• **Written problem**
Copy exactly the lines from the one containing "upper_cover();" through the one containing "in imported if", both included, and nothing else.

• **Available data**
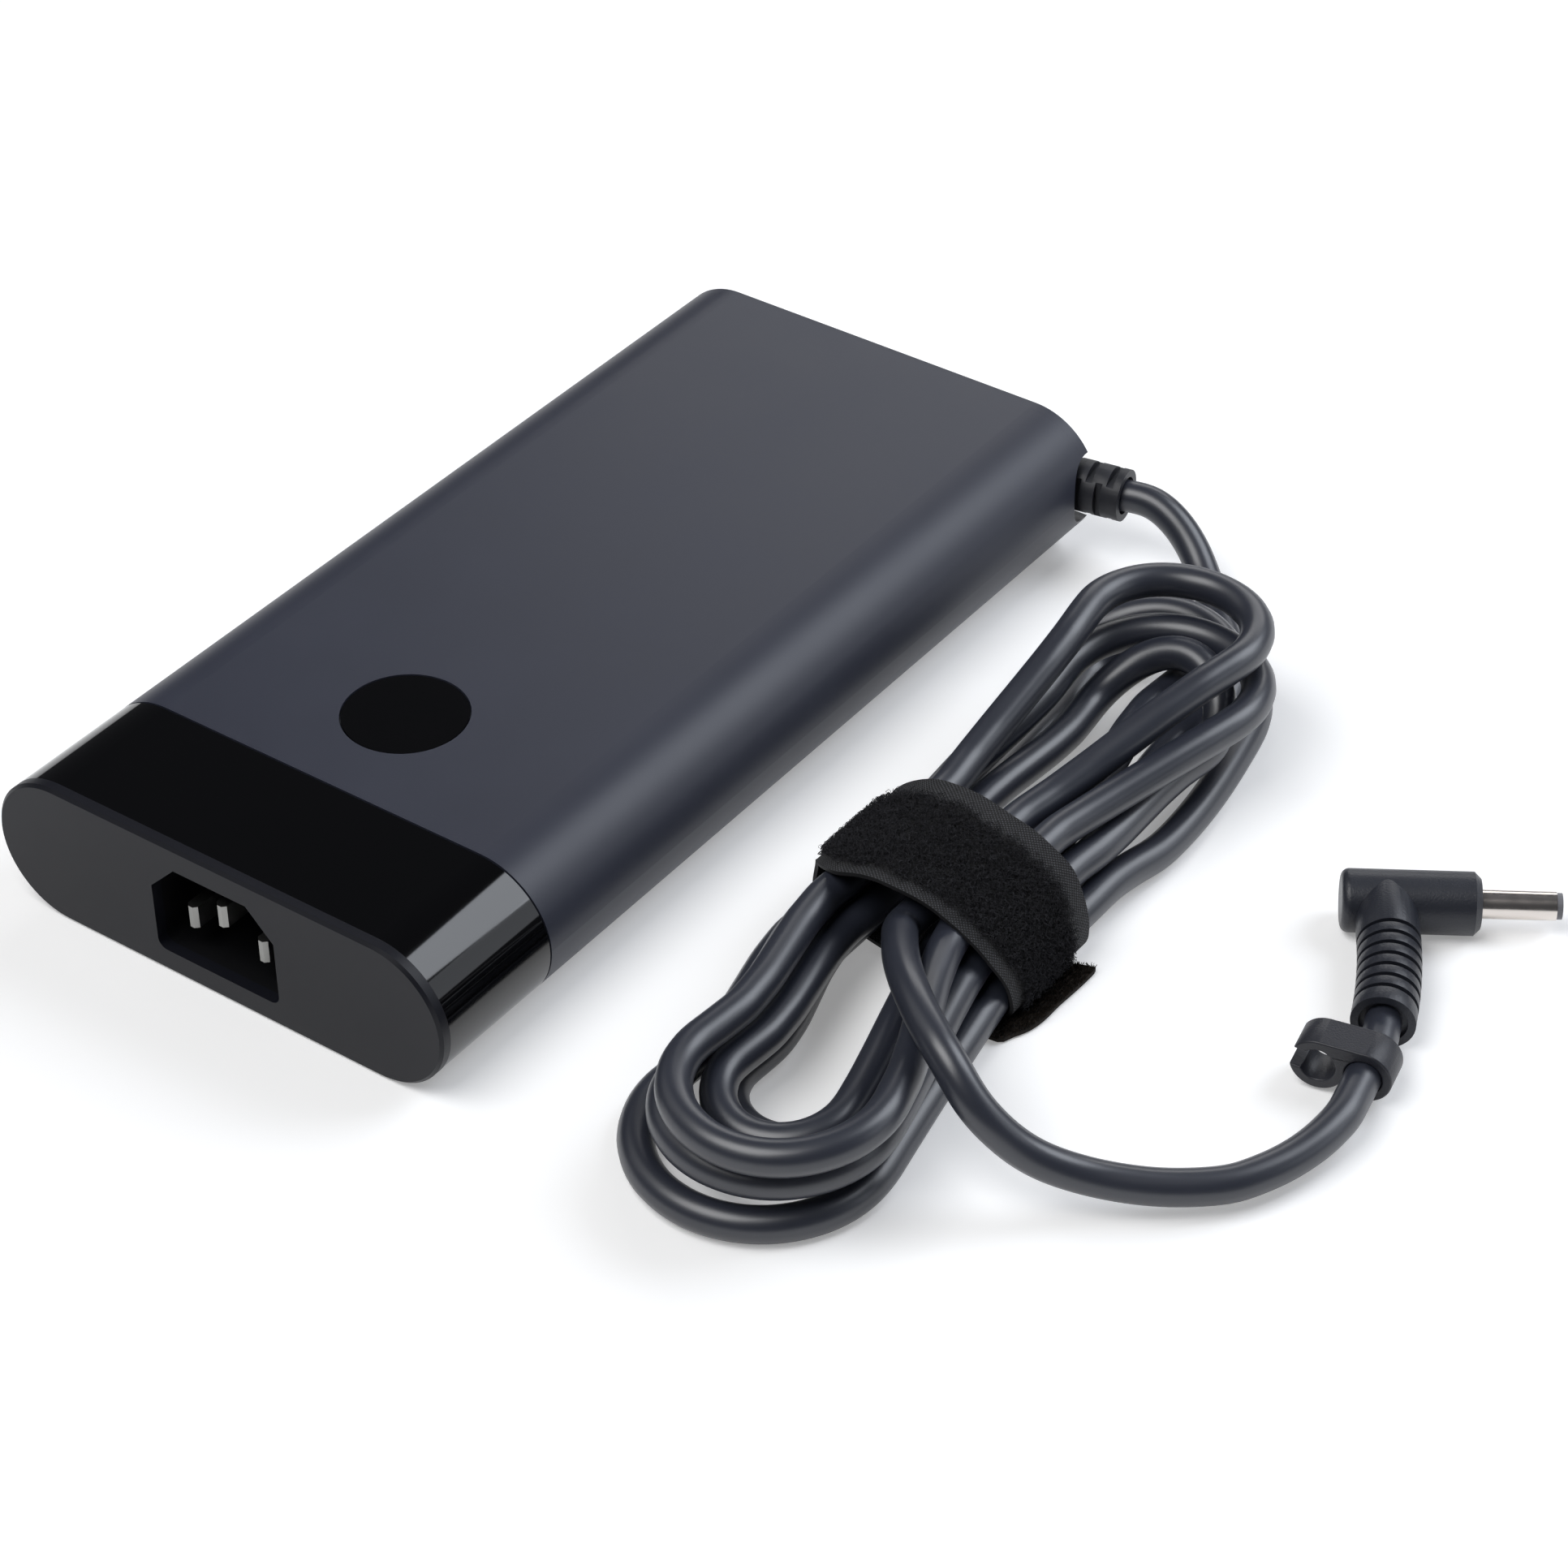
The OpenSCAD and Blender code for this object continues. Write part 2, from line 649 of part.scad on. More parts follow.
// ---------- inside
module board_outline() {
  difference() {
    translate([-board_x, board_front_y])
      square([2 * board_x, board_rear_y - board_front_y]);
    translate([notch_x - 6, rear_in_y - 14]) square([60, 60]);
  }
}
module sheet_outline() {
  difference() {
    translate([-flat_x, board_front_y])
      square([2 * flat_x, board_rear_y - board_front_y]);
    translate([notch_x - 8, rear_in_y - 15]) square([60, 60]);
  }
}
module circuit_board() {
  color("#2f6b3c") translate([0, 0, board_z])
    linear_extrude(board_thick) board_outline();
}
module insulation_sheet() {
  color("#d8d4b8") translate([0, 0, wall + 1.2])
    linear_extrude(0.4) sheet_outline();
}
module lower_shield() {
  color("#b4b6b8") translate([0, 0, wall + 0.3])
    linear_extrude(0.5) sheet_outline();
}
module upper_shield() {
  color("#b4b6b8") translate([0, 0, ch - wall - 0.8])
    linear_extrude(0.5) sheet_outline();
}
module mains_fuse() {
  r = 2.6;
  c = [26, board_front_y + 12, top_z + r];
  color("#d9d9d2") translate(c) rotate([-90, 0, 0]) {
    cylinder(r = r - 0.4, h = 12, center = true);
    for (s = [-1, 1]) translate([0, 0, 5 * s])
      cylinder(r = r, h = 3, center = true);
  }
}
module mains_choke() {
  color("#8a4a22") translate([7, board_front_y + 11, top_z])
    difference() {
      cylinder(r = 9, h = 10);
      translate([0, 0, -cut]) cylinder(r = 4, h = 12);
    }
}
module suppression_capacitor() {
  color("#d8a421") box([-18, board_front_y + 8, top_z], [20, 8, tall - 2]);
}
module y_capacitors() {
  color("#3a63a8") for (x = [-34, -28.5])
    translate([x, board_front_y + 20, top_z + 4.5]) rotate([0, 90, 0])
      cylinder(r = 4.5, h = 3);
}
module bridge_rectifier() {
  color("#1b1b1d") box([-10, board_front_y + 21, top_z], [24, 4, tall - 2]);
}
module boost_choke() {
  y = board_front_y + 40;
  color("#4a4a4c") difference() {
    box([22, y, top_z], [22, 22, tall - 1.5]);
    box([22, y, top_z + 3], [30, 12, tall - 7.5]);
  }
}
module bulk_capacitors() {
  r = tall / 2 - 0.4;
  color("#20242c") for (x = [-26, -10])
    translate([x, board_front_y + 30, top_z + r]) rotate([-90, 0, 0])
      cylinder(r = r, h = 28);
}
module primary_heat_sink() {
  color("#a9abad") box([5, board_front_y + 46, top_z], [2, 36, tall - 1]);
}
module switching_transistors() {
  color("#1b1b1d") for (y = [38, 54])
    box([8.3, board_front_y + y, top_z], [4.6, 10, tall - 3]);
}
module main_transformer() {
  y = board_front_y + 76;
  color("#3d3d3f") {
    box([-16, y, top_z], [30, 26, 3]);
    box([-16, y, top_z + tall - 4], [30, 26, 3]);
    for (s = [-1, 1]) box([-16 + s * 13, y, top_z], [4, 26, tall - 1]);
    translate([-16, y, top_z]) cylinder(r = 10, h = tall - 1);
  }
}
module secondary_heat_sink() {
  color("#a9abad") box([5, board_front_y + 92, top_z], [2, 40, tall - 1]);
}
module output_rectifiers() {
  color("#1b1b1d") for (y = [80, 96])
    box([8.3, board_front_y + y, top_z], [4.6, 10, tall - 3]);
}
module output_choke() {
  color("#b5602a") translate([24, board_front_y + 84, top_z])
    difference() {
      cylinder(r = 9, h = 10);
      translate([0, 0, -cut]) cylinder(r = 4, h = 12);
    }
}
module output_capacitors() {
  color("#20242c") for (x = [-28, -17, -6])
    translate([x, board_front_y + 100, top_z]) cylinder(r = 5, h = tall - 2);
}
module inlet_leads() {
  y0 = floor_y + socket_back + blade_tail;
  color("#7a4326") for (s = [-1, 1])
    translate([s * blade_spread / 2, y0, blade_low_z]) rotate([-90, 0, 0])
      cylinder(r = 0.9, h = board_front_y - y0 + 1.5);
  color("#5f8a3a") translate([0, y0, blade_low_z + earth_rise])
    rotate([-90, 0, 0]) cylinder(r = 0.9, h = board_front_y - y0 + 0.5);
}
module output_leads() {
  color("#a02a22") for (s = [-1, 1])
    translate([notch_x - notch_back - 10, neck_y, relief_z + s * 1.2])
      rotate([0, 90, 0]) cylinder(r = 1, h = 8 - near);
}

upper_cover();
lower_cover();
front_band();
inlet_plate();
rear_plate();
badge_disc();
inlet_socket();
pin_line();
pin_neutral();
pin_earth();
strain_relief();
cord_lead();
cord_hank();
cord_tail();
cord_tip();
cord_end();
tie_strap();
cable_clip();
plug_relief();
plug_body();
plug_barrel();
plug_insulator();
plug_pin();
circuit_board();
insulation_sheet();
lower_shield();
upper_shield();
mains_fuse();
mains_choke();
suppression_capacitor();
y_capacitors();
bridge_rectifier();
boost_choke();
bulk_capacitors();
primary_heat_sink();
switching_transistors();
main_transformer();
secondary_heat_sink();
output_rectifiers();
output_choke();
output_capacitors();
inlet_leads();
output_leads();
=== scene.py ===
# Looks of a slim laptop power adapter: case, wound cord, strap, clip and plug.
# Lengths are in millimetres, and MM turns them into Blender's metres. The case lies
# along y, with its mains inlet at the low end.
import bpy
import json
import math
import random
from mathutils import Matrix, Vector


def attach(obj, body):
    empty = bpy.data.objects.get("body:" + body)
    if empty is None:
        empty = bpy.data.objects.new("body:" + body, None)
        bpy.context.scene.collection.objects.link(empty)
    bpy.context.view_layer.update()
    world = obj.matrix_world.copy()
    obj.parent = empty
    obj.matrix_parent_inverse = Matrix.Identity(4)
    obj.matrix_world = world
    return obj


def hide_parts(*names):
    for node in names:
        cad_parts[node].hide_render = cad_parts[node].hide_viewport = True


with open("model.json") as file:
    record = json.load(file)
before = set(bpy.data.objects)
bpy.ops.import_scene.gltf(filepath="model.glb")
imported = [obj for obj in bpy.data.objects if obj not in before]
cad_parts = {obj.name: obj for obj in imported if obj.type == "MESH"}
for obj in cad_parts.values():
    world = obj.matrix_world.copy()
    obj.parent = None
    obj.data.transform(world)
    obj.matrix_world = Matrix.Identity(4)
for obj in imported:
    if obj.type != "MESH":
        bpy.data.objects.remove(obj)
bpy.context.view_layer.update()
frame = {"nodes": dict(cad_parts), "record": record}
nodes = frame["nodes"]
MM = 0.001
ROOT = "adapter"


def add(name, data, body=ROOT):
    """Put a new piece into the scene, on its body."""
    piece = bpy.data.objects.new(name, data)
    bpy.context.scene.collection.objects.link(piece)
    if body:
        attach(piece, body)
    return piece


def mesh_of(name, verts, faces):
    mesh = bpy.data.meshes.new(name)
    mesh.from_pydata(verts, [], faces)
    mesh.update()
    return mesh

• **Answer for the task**
upper_cover();
lower_cover();
front_band();
inlet_plate();
rear_plate();
badge_disc();
inlet_socket();
pin_line();
pin_neutral();
pin_earth();
strain_relief();
cord_lead();
cord_hank();
cord_tail();
cord_tip();
cord_end();
tie_strap();
cable_clip();
plug_relief();
plug_body();
plug_barrel();
plug_insulator();
plug_pin();
circuit_board();
insulation_sheet();
lower_shield();
upper_shield();
mains_fuse();
mains_choke();
suppression_capacitor();
y_capacitors();
bridge_rectifier();
boost_choke();
bulk_capacitors();
primary_heat_sink();
switching_transistors();
main_transformer();
secondary_heat_sink();
output_rectifiers();
output_choke();
output_capacitors();
inlet_leads();
output_leads();
=== scene.py ===
# Looks of a slim laptop power adapter: case, wound cord, strap, clip and plug.
# Lengths are in millimetres, and MM turns them into Blender's metres. The case lies
# along y, with its mains inlet at the low end.
import bpy
import json
import math
import random
from mathutils import Matrix, Vector


def attach(obj, body):
    empty = bpy.data.objects.get("body:" + body)
    if empty is None:
        empty = bpy.data.objects.new("body:" + body, None)
        bpy.context.scene.collection.objects.link(empty)
    bpy.context.view_layer.update()
    world = obj.matrix_world.copy()
    obj.parent = empty
    obj.matrix_parent_inverse = Matrix.Identity(4)
    obj.matrix_world = world
    return obj


def hide_parts(*names):
    for node in names:
        cad_parts[node].hide_render = cad_parts[node].hide_viewport = True


with open("model.json") as file:
    record = json.load(file)
before = set(bpy.data.objects)
bpy.ops.import_scene.gltf(filepath="model.glb")
imported = [obj for obj in bpy.data.objects if obj not in before]
cad_parts = {obj.name: obj for obj in imported if obj.type == "MESH"}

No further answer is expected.